Types of Insulation Materials
Depending on the abovementioned factors and the type you’re using, here are all the different insulation materials that you can choose.
1. Foam Insulation
Foam insulation is usually made of plastics such as polystyrene, polyisocyanurate, or polyurethane. A less common type is cementitious foam insulation. Foam insulations come as rigid foamboards, loose-fill, or spray foam insulation.
Polystyrene foam insulation can be either expanded or extruded. Expanded polystyrene (EPS) is made of pre-expanded polystyrene beads and is rigid, tough, and closed-cell. It is available as loose-fill and as boards. Extruded polystyrene foam (XPS), on the other hand, is only sold as stiff boards. It is denser and thus stronger than EPS.
Polyurethane (PUR) and Polyisocyanurate (PIR) have very similar chemistry with slight chemical variations. PIR is an upgraded version of PUR and is more fire-resistant, as well as a better insulator. Overall, polyurethane and polyisocyanurate are economical, easy to install, and highly resistant to mechanical and structural damage.
2. Fiberglass Insulation
Fiberglass is one of the most commonly used types of insulation material. It is made of fine glass fibers that are either spun or blown to create boards, rolls, loose-fill, and batts insulation. Most manufacturers use around 40% to 60% recycled glass.
Despite its popularity, fiberglass can irritate the skin and lungs. Therefore, experts advise that you wear protective clothing such as gloves, masks, and protective eyewear.
3. Cellulose Insulation
Cellulose insulation comprises up to 85% recycled paper that is first shredded to tiny pieces and then fiberized to produce the final product, usually loose-fill. It fits tightly into building cavities, inhibiting airflow. In addition, manufacturers incorporate mineral borate and sometimes ammonium sulfate to make the product fire and insect-resistant. It requires no additional moisture barrier and is suitable for both new and existing homes.
4. Mineral Wool Insulation
Mineral wool insulation refers to two types of insulation material – slag wool and rock wool. While both are artificial, the raw material in both types is very different. For example, rock wool is made from natural minerals such as basalt or diabase. In contrast, slag wool is made of blast furnace slag (a waste product of molten metal). Mineral wool insulation is fire resistant and is available as loose-fill, rolls, and batt insulation.

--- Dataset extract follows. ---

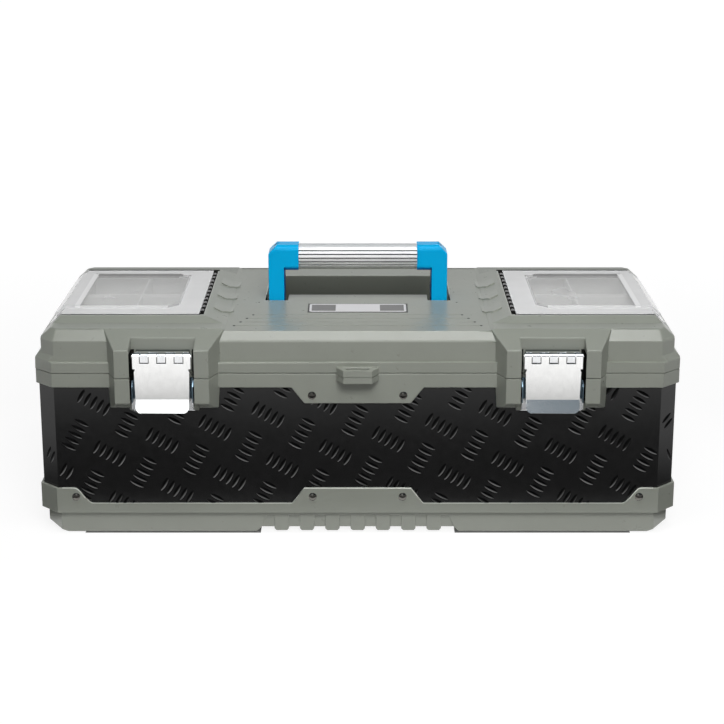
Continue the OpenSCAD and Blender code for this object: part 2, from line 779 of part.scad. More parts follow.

5. Natural Fibers Insulation
Some natural fibers can also be used as insulation material. Fibers such as cotton, sheep’s wool, straw, and hemp are recycled to form insulation. However, these materials need chemical treatment to become fire, insect, and moisture resistant. Natural fiber insulation is normally sold in the form of batts or panels.
6. Denim Insulation
Denim insulation is also known as natural cotton fiber insulation and is made from recycled denim clothing or post-industrial denim cotton. It is high-performance insulation and is more expensive than other types of insulation. It offers some significant benefits over other insulation forms such as sustainability, more soundproofing, improved indoor air quality, and increased safety.
Much like cotton fiber insulation, denim insulation must be treated for resistance to fire, mold, and pests. Denim is most commonly found in the form of batt insulation.
What is the Best Type of Insulation?
Technically, there is no “best” type of insulation. All the various forms come with perks and downsides, and each is suited for different purposes. The final decision on what type of insulation would work best for your home is dependent on where you live, what parts of the house you’re insulating, your budget, and whether you are constructing your home or it’s already constructed.
The most common forms of insulation materials are fiberglass, foam, and cellulose. The most common type of insulation are batts, loose-fill, rigid foams, and now spray foam. While these are the most popular types, the decision does eventually boil down to your specific requirements and needs.